To be done
Print exactly what the entries say, line by line, from the first line down to the one with "return bm.verts.new(place @", inclusive.

* * * *

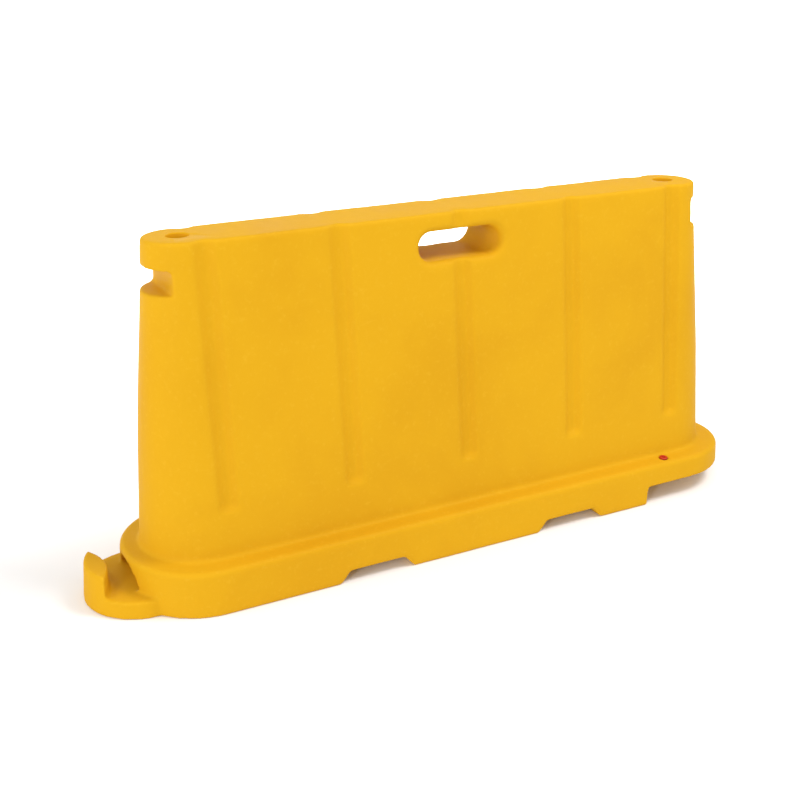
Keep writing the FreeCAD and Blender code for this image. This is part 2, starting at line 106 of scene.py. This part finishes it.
def vert_round_axis(bm, place, radius, part_of_turn, height):
    """A new vertex at a radius and height about the place's Z axis."""
    angle = 2 * math.pi * part_of_turn
    return bm.verts.new(place @ Vector((radius * math.cos(angle), radius * math.sin(angle), height)))


def turned(bm, profile, place, segments=96):
    """Spins a profile, which starts and ends on the axis, into a closed solid."""
    rings = []
    for radius, height in profile:
        steps = range(segments if radius > 0 else 1)
        rings.append([vert_round_axis(bm, place, radius, step / segments, height) for step in steps])
    for low, high in zip(rings, rings[1:]):
        for step in range(segments):
            after = (step + 1) % segments
            corners = {low[step % len(low)]: None, low[after % len(low)]: None,
                       high[after % len(high)]: None, high[step % len(high)]: None}
            bm.faces.new(list(corners))


# The shell: the outside of the CAD shell, with every edge as soft as a rotational moulding leaves it

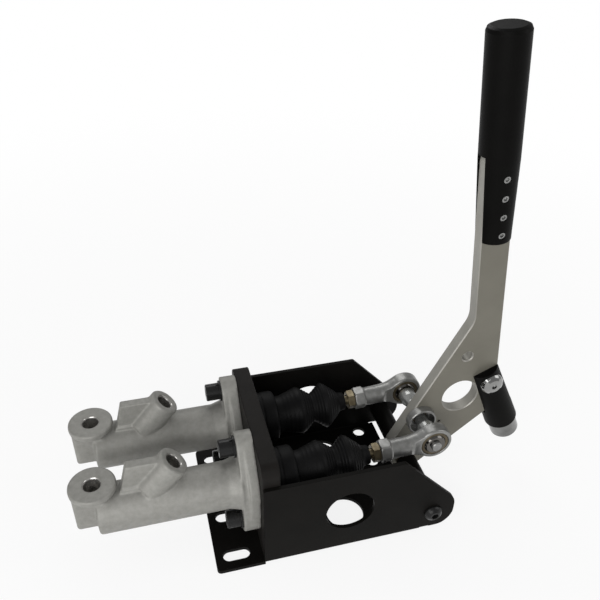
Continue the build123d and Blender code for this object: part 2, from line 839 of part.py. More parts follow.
def lever_plate():
    half = lever_thickness / 2
    top_left = arm_point(tongue_length - arm_half_width, -arm_half_width)
    top_right = arm_point(tongue_length - arm_half_width, arm_half_width)
    # The lower edge leaves the round hub as its tangent
    lean = math.radians(lower_edge_lean)
    hub_low_x = pivot_x + hub_radius * math.sin(lean)
    hub_low_z = pivot_z - hub_radius * math.cos(lean)
    outline = [
        (pivot_x - hub_radius, pivot_z), (foot_left_x, foot_left_z), (bend_x, bend_z),
        top_left, top_right, (shoulder_x, shoulder_z), (notch_x, notch_z),
        (heel_x, heel_z), (toe_x, toe_z), (hub_low_x, hub_low_z),
    ]
    plate = slab(outline, -half, half)
    kink = edges_near(
        plate,
        lambda e: abs(e.center().Y) < 0.1
        and abs(e.center().X - bend_x) < 0.2
        and abs(e.center().Z - bend_z) < 0.2,
    )
    plate = fillet(kink, bend_radius)
    foot = edges_near(
        plate,
        lambda e: abs(e.center().Y) < 0.1
        and abs(e.center().X - foot_left_x) < 0.2
        and abs(e.center().Z - foot_left_z) < 0.2,
    )
    plate = fillet(foot, 8.0)
    crown = arm_point(tongue_length - arm_half_width, 0)
    plate += cyl_y(arm_half_width, -half, half, crown[0], crown[1])
    plate += cyl_y(hub_radius, -half, half, pivot_x, pivot_z)
    rims = edges_near(
        plate,
        lambda e: abs(abs(e.center().Y) - half) < 0.01 and e.center().Z < arm_base_z - 2,
    )
    plate = chamfer(rims, lever_chamfer)
    plate -= cyl_y(pin_hole_radius, -half - 1, -half + pin_hole_depth, pin_hole_x, pin_hole_z)
    plate -= cyl_y(small_hole_radius, -half - 1, half + 1, small_hole_x, small_hole_z)
    plate -= cyl_y(big_hole_radius, -half - 1, half + 1, big_hole_x, big_hole_z)
    hole_rims = edges_near(
        plate,
        lambda e: e.geom_type == GeomType.CIRCLE
        and abs(abs(e.center().Y) - half) < 0.01
        and min(abs(e.radius - big_hole_radius), abs(e.radius - small_hole_radius)) < 0.01,
    )
    plate = chamfer(hole_rims, lever_chamfer)
    plate -= cyl_y(housing_radius, -half - 1, half + 1, eye_x, eye_z)
    plate -= cyl_y(bush_outer_radius, -half - 1, half + 1, pivot_x, pivot_z)
    screw = stop_point(stop_screw_along)
    plate -= cyl_y(3.2, -half - 1, half + 1, screw[0], screw[1])
    for place in set_screw_places():
        plate -= cyl_y(1.2, -half - 0.1, -half + 1.5, place[0], place[1])
    return plate


def pivot_bush(sign):
    half = lever_thickness / 2
    low = min(sign * 0.4, sign * half)
    high = max(sign * 0.4, sign * half)
    sleeve = cyl_y(bush_outer_radius, low, high, pivot_x, pivot_z)
    low = min(sign * half, sign * (half + bush_flange))
    high = max(sign * half, sign * (half + bush_flange))
    rim = cyl_y(bush_flange_radius, low, high, pivot_x, pivot_z)
    bore = cyl_y(pivot_screw_radius + 0.05, -half - 5, half + 5, pivot_x, pivot_z)
    return sleeve + rim - bore


def pivot_spacer(sign):
    start = lever_thickness / 2 + bush_flange + gap
    end = inner_half - 0.05
    low = min(sign * start, sign * end)
    high = max(sign * start, sign * end)
    tube = cyl_y(spacer_radius, low, high, pivot_x, pivot_z)
    return tube - cyl_y(pivot_screw_radius + 0.1, low - 1, high + 1, pivot_x, pivot_z)


def pivot_bolt():
    start = -half_width - 0.05
    shank_end = half_width + washer_thickness + 9.0
    shank = cyl_y(pivot_screw_radius, start - 1, shank_end, pivot_x, pivot_z)
    shank = chamfer(edges_near(shank, lambda e: abs(e.center().Y - shank_end) < 0.1), 0.7)
    top = start - button_height
    head = turned_y(
        [
            (start, 0), (start, button_radius), (start - 1.2, button_radius),
            (start - 2.6, button_radius - 0.8), (start - 3.6, button_radius - 2.0),
            (top, button_radius - 3.2), (top, 0),
        ],
        pivot_x, pivot_z,
    )
    body = shank + head
    return body - hexagon_y(5.0, top - 1, top + 2.6, pivot_x, pivot_z)


def pivot_nut():
    start = half_width + 0.1 + washer_thickness
    nut = hexagon_y(13.0, start, start + 6.5, pivot_x, pivot_z)
    return nut - cyl_y(pivot_screw_radius + 0.02, start - 1, start + 8, pivot_x, pivot_z)


def pivot_washer():
    start = half_width + 0.05
    ring = cyl_y(8.0, start, start + washer_thickness, pivot_x, pivot_z)
    return ring - cyl_y(pivot_screw_radius + 0.2, start - 1, start + 4, pivot_x, pivot_z)


# Grip
def set_screw_places():
    return [arm_point(set_screw_first + set_screw_pitch * i, 0) for i in range(4)]


def grip():
    profile = [
        (0, 0), (grip_foot_radius, 0), (grip_radius, grip_taper_length),
        (grip_radius, grip_length - 3.0), (grip_radius - 0.9, grip_length - 0.9),
        (grip_radius - 3.0, grip_length), (0, grip_length),
    ]
    lean = math.radians(arm_lean)
    up = (-math.sin(lean), 0, math.cos(lean))
    frame = Plane(origin=(arm_base_x, 0, arm_base_z), x_dir=(0, -1, 0), z_dir=up)
    side = Plane(origin=(0, 0, 0), x_dir=(1, 0, 0), z_dir=(0, -1, 0))
    body = revolve(side * make_face(Polyline(*profile, close=True)), Axis.Z, 360)
    body = frame.location * body
    half = lever_thickness / 2 + slot_play
    reach = grip_slot_length - arm_half_width
    crown = arm_point(reach, 0)
    slot_half = grip_radius + 3
    corners = [
        arm_point(-3, -slot_half), arm_point(-3, slot_half),
        arm_point(reach, slot_half), arm_point(reach, -slot_half),
    ]
    body -= slab(corners, -half, half)
    crown_cut = cyl_y(arm_half_width + 0.1, -half, half, crown[0], crown[1])
    side_fill = [
        arm_point(reach - 1, -slot_half), arm_point(reach - 1, slot_half),
        arm_point(reach + arm_half_width * 0.55, slot_half),
        arm_point(reach + arm_half_width * 0.55, -slot_half),
    ]
    body -= crown_cut
    body -= slab(side_fill, -half, half)
    for place in set_screw_places():
        body -= cyl_y(set_screw_radius, -grip_radius - 1, -half + 1, place[0], place[1])
    return body


def grip_set_screws():
    parts = []
    half = lever_thickness / 2
    for i, place in enumerate(set_screw_places()):
        along = set_screw_first + set_screw_pitch * i
        radius = grip_foot_radius + (grip_radius - grip_foot_radius) * along / grip_taper_length
        start = -radius + 0.7
        screw = cyl_y(set_screw_radius - 0.05, start, -half - 0.2, place[0], place[1])
        screw -= hexagon_y(2.5, start - 1, start + 2.2, place[0], place[1])
        screw += cyl_y(1.1, -half - 0.5, -half + 1.3, place[0], place[1])
        parts.append(screw)
    return Compound(children=parts)


# Stop bar with its screw and foot
def stop_point(along):
    lean = math.radians(stop_lean)
    return stop_top_x + along * math.sin(lean), stop_top_z - along * math.cos(lean)


def stop_plane(along):
    lean = math.radians(stop_lean)
    x, z = stop_point(along)
    return Plane(origin=(x, 0, z), x_dir=(0, 1, 0), z_dir=(math.sin(lean), 0, -math.cos(lean)))


def stop_bar():
    taper = Polyline(
        (0, 0), (stop_radius, 0), (stop_end_radius, stop_length), (0, stop_length), close=True
    )
    side = Plane(origin=(0, 0, 0), x_dir=(1, 0, 0), z_dir=(0, -1, 0))
    body = stop_plane(0).location * revolve(side * make_face(taper), Axis.Z, 360)
    half = lever_thickness / 2 + slot_play
    tool = extrude(stop_plane(-3) * Rectangle(half * 2, stop_end_radius * 4), stop_slot_depth + 3)
    body -= tool
    screw = stop_point(stop_screw_along)
    body -= cyl_y(4.1, -20, 20, screw[0], screw[1])
    body -= cyl_y(
        stop_screw_head_radius + 0.1, -stop_radius - 4, -stop_radius + 2.2, screw[0], screw[1]
    )
    body -= extrude(stop_plane(stop_length - 12) * Circle(4.0), 14)
    return body


def stop_bar_screw():
    screw = stop_point(stop_screw_along)
    seat = -stop_radius + 2.1
    radius = stop_screw_head_radius
    head = turned_y(
        [
            (seat, 0), (seat, radius), (seat - 1.4, radius), (seat - 3.2, radius - 1.2),
            (seat - 4.5, radius - 3.4), (seat - 5.0, radius - 5.6), (seat - 5.0, 0),
        ],
        screw[0], screw[1],
    )
    head -= hexagon_y(4.0, seat - 6, seat - 2.6, screw[0], screw[1])
    shank = cyl_y(3.15, seat - 1, 9.6, screw[0], screw[1])
    return head + shank


def stop_foot():
    base = stop_length + 0.1
    rim = extrude(stop_plane(base) * Circle(foot_radius), foot_cylinder)
    dome_radius = (foot_radius ** 2 + foot_dome ** 2) / (2 * foot_dome)
    centre = stop_point(base + foot_cylinder + foot_dome - dome_radius)
    dome = ball(dome_radius, centre[0], 0, centre[1])
    keep = extrude(stop_plane(base + foot_cylinder - 0.2) * Circle(foot_radius), foot_dome + 1)
    stud = extrude(stop_plane(base - 11) * Circle(3.95), 13)
    return rim + (dome & keep) + stud


save("bracket_frame", bracket_frame())
save("cross_plate", cross_plate())
save("cylinder_screws", cylinder_screws())
save("screw_spring_washers", screw_spring_washers())
save("screw_washers", screw_washers())
for side_name, side_y in sides.items():
    save(side_name + "_cylinder_body", cylinder_body(side_y))
    save(side_name + "_piston", piston(side_y))
    save(side_name + "_primary_seal", primary_seal(side_y))
    save(side_name + "_secondary_seal", secondary_seal(side_y))
    save(side_name + "_return_spring", return_spring(side_y))
    save(side_name + "_stop_washer", stop_washer(side_y))
    save(side_name + "_circlip", circlip(side_y))
    save(side_name + "_boot", boot(side_y))
    save(side_name + "_pushrod", pushrod(side_y))
    save(side_name + "_jam_nut", jam_nut(side_y))
    save(side_name + "_rod_end", rod_end(side_y))
    save(side_name + "_race", rod_race(side_y))
    save(side_name + "_rod_ball", rod_ball(side_y))
for side_name, side_sign in (("front", -1), ("rear", 1)):
    save(side_name + "_uniball_ring", uniball_ring(side_sign))
    save(side_name + "_bar_spacer", bar_spacer(side_sign))
    save(side_name + "_pivot_bush", pivot_bush(side_sign))
    save(side_name + "_pivot_spacer", pivot_spacer(side_sign))
save("balance_bar", balance_bar())
save("uniball_ball", uniball_ball())
save("uniball_race", uniball_race())
save("uniball_housing", uniball_housing())
save("lever_plate", lever_plate())
save("pivot_bolt", pivot_bolt())
save("pivot_nut", pivot_nut())
save("pivot_washer", pivot_washer())
save("grip", grip())
save("grip_set_screws", grip_set_screws())
save("stop_bar", stop_bar())
save("stop_bar_screw", stop_bar_screw())
save("stop_foot", stop_foot())
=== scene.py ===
import math

import bpy
from mathutils import Matrix, Vector


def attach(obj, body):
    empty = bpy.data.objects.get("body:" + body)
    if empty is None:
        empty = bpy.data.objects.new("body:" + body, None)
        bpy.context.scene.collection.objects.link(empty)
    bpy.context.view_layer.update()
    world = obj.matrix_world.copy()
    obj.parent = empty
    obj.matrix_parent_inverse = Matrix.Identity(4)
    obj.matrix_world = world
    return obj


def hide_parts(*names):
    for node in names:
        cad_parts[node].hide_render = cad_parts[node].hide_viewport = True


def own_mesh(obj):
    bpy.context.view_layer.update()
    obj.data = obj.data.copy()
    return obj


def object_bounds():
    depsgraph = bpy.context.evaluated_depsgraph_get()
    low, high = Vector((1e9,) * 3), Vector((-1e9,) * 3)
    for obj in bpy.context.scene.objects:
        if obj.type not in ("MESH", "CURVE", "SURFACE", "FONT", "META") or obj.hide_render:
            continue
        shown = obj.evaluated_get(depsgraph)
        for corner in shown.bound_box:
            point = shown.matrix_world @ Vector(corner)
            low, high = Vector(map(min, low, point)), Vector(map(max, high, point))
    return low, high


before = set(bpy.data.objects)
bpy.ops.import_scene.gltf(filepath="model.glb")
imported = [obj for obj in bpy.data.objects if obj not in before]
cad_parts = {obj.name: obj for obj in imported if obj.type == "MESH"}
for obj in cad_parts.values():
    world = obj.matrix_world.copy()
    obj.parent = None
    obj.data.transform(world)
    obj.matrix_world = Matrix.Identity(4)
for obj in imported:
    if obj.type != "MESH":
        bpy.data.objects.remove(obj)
cad_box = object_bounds()

MM = 0.001

# Places shared by several pieces, millimetres
CYLINDER_Y = {"front": -30.0, "rear": 30.0}
AXIS_Z = 58.5
EYE = (137.3, 63.7)
TIP = (8.0, 58.0)
ROD_ANGLE = math.atan2(EYE[1] - TIP[1], EYE[0] - TIP[0])

# The lever's arm leans, and its plate's corners are broken
LEVER_TURN = (0, math.radians(6.45), 0)
LEVER_CHAMFER = 0.8

# The castings' machined holes: mouth, depth and radius
PORT_RADIUS = 6.2
PORT_DEPTH = 16.0
OUTLET_MOUTH = (-110.0, 84.0)
INLET_MOUTH = (-54.7, 92.3)
INLET_LEAN = math.radians(40.0)
BORE_MOUTH_X = 27.0
BORE_RADIUS = 10.0
BORE_DEPTH = 130.0

# The camera, as fitted to the photo
CAMERA_YAW = 0.26906
CAMERA_PITCH = 0.59876
CAMERA_ROLL = 0.01676
CAMERA_PLACE = (-0.06084, -0.36413, 0.44545)
SENSOR_WIDTH = 36.0
PICTURE_PIXELS = 600.0
FOCAL_PIXELS = 692.66


# Helpers for modelling

def deselect():
    if bpy.context.object and bpy.context.object.mode != "OBJECT":
        bpy.ops.object.mode_set(mode="OBJECT")
    bpy.ops.object.select_all(action="DESELECT")


def pick(piece):
    deselect()
    piece.select_set(True)
    bpy.context.view_layer.objects.active = piece


def settle(piece):
    # Puts the place, turn and size of a piece into its mesh
    pick(piece)
    bpy.ops.object.transform_apply(location=True, rotation=True, scale=True)


def outward(piece):
    pick(piece)
    bpy.ops.object.mode_set(mode="EDIT")
    bpy.ops.mesh.select_all(action="SELECT")
    bpy.ops.mesh.remove_doubles(threshold=0.00001)
    bpy.ops.mesh.normals_make_consistent(inside=False)
    bpy.ops.object.mode_set(mode="OBJECT")


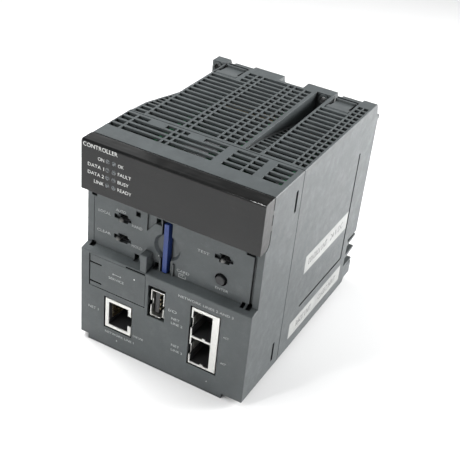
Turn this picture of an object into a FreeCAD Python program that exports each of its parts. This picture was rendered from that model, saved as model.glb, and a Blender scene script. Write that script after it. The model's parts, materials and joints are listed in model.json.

* * * *

Solution for this exercise
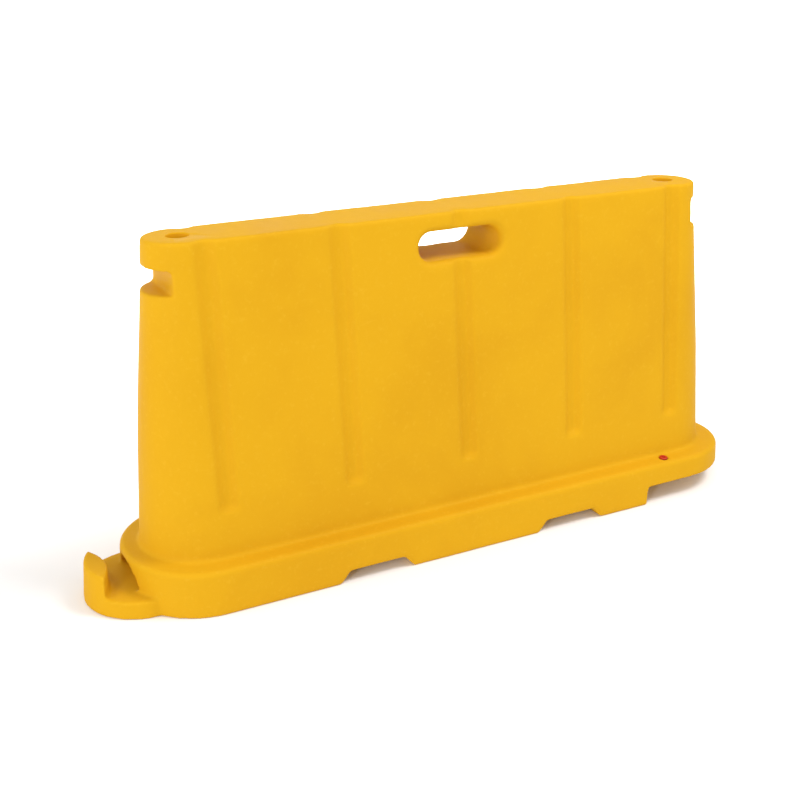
Keep writing the FreeCAD and Blender code for this image. This is part 2, starting at line 106 of scene.py. This part finishes it.
def vert_round_axis(bm, place, radius, part_of_turn, height):
    """A new vertex at a radius and height about the place's Z axis."""
    angle = 2 * math.pi * part_of_turn
    return bm.verts.new(place @ Vector((radius * math.cos(angle), radius * math.sin(angle), height)))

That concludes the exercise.